Gathering of Historic Proportions Rallies West Virginia Congregations in Prayer

 In All Church of God, CHOG, Northeast

By Carl Stagner

The factors that isolate are too numerous to name. Pandemic aside, mainstream cultural changes over several decades seem to reveal people perhaps a bit too comfortable entertaining themselves in their own homes. Neighbors don’t talk to neighbors, express lanes and pay-at-the-pump options limit interpersonal interaction, and individualistic consumerism separates. Sadly, the church isn’t immune to the symptoms seen in society; unity is often preached but not practiced, and collective prayer just doesn’t seem necessary. But the Church of God in West Virginia is unwilling to settle for the status quo. Late in the year, they took bold steps to bring everyone together in spirit, in person as much as possible, and in prayer.

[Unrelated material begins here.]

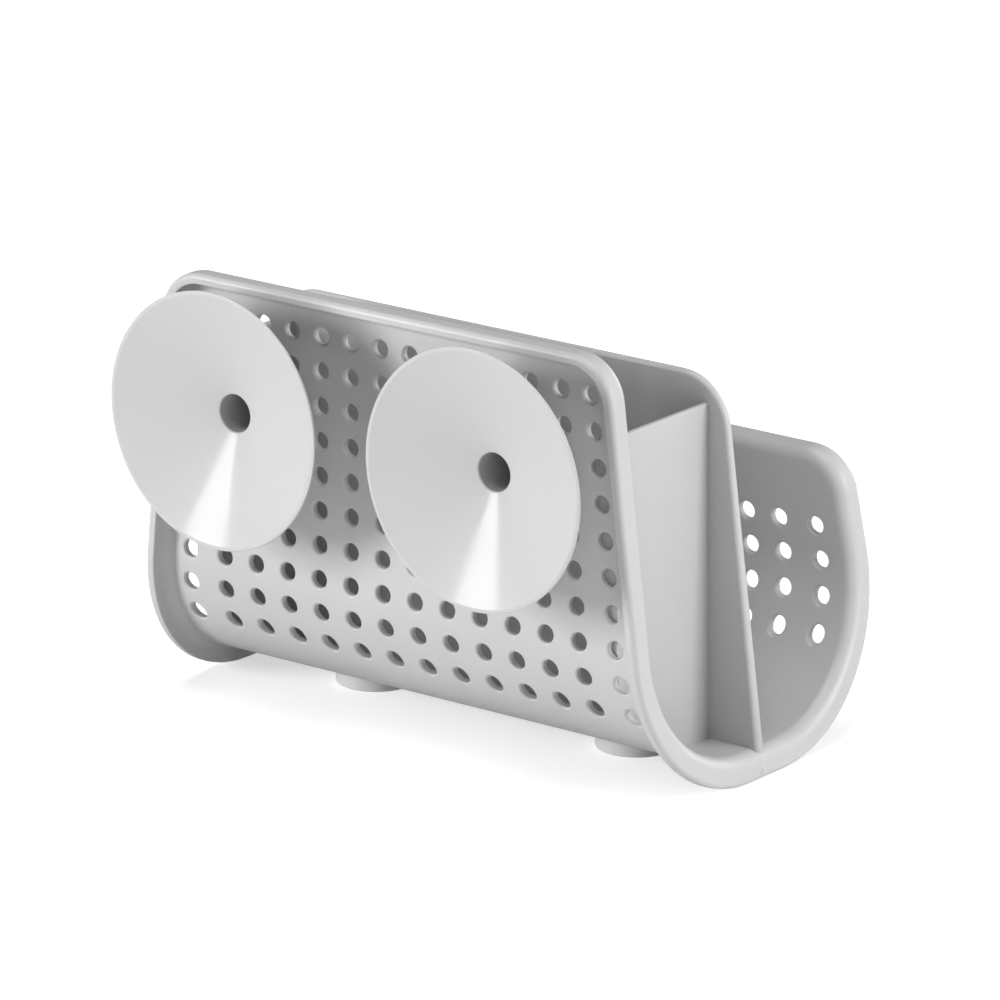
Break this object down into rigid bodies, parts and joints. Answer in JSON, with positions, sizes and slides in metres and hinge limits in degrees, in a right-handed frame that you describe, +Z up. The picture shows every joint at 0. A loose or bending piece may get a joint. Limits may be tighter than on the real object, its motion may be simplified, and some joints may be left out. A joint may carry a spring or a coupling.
{
  "type": "kitchen sink caddy",
  "caption": "Open-ended perforated trough with a tall back wall and a low front wall, an inner divider with end walls, suction cups behind and small round feet.",
  "frame": {"origin": "middle of the bounding box, on the ground under the feet", "axes": "+X to the right along the caddy for a person facing its low front wall, +Y from the low front wall to the suction cups, +Z up"},
  "size_m": [0.1466, 0.0988, 0.1036],
  "materials": {
    "grey_plastic": "satin",
    "cup_vinyl": "gloss",
    "foot_rubber": "matte"
  },
  "bodies": {
    "caddy": {"body_shell": "grey_plastic", "divider_insert": "grey_plastic", "left_foot": "foot_rubber", "right_foot": "foot_rubber"},
    "left_cup": {"left_suction_cup": "cup_vinyl"},
    "right_cup": {"right_suction_cup": "cup_vinyl"}
  },
  "joints": [
    {"name": "left_cup_turn", "type": "hinge", "parent": "caddy", "child": "left_cup", "pos_m": [-0.0364, 0.0304, 0.0744], "axis": [0, 1, 0], "continuous": true},
    {"name": "right_cup_turn", "type": "hinge", "parent": "caddy", "child": "right_cup", "pos_m": [0.0364, 0.0304, 0.0744], "axis": [0, 1, 0], "continuous": true}
  ]
}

The date was determined to be November 16. Based on what anyone can remember, it would be the first-ever night of united prayer for West Virginia Ministries of the Church of God. Organizers weren’t sure how the event would be received, but they knew it needed to happen. A central, in-person gathering would be held at Teays Valley Church of God in Scott Depot, but there would be more than one accommodation made for those unable to be physically present. Not only would a Facebook Live video feed be made available, but also a recording and an outline of the service would be made available for those who either couldn’t access the technology or couldn’t clear their calendar for that special evening.

Mitchell Burch gives instructions at the prayer rally.

“We tried to cover all our bases because we didn’t know what the level of participation would be,” Mitchell Burch explains. Burch, who serves West Virginia Ministries of the Church of God as state pastor, describes the night as “one of the most unifying efforts we have ever experienced” in the state, as not only was the turnout great at the primary host site, but many other churches also hosted services of their own outside of the central region.

“The live, in-person service was phenomenal,” he continues. “I received many calls afterward from pastors all across the state, too, confirming that our people engaged in every song, every prayer, in every way. It was amazing. That’s the overall impression we got.”

Seven prayer segments dominated the evening, each one designed with a brief introduction of admonition and pertinent scripture. A specific “prayer posture” was suggested for each segment, enhancing the holistic experience and allowing for a variety of worshipful expression. Different themes guided each segment, with songs of worship included, but ultimately the thrust was in consideration of the community, especially lost souls. At the conclusion of the night, hands were held in unity throughout the Teays Valley auditorium, creating a gigantic circle of intercession. The moment was both beautiful and unforgettable.

Several West Virginia pastors led prayer segments.

“I felt like we needed something that would rally us following the pandemic and the segmentation that seemed to follow,” Mitch reflects. “We knew we probably couldn’t generate numbers in a single location, but if we utilized technology, we could pull it off. There was a real sense of urgency to gather the church in some form, and instead of doing it only the traditional way, we had that central location and sent the service to everyone.”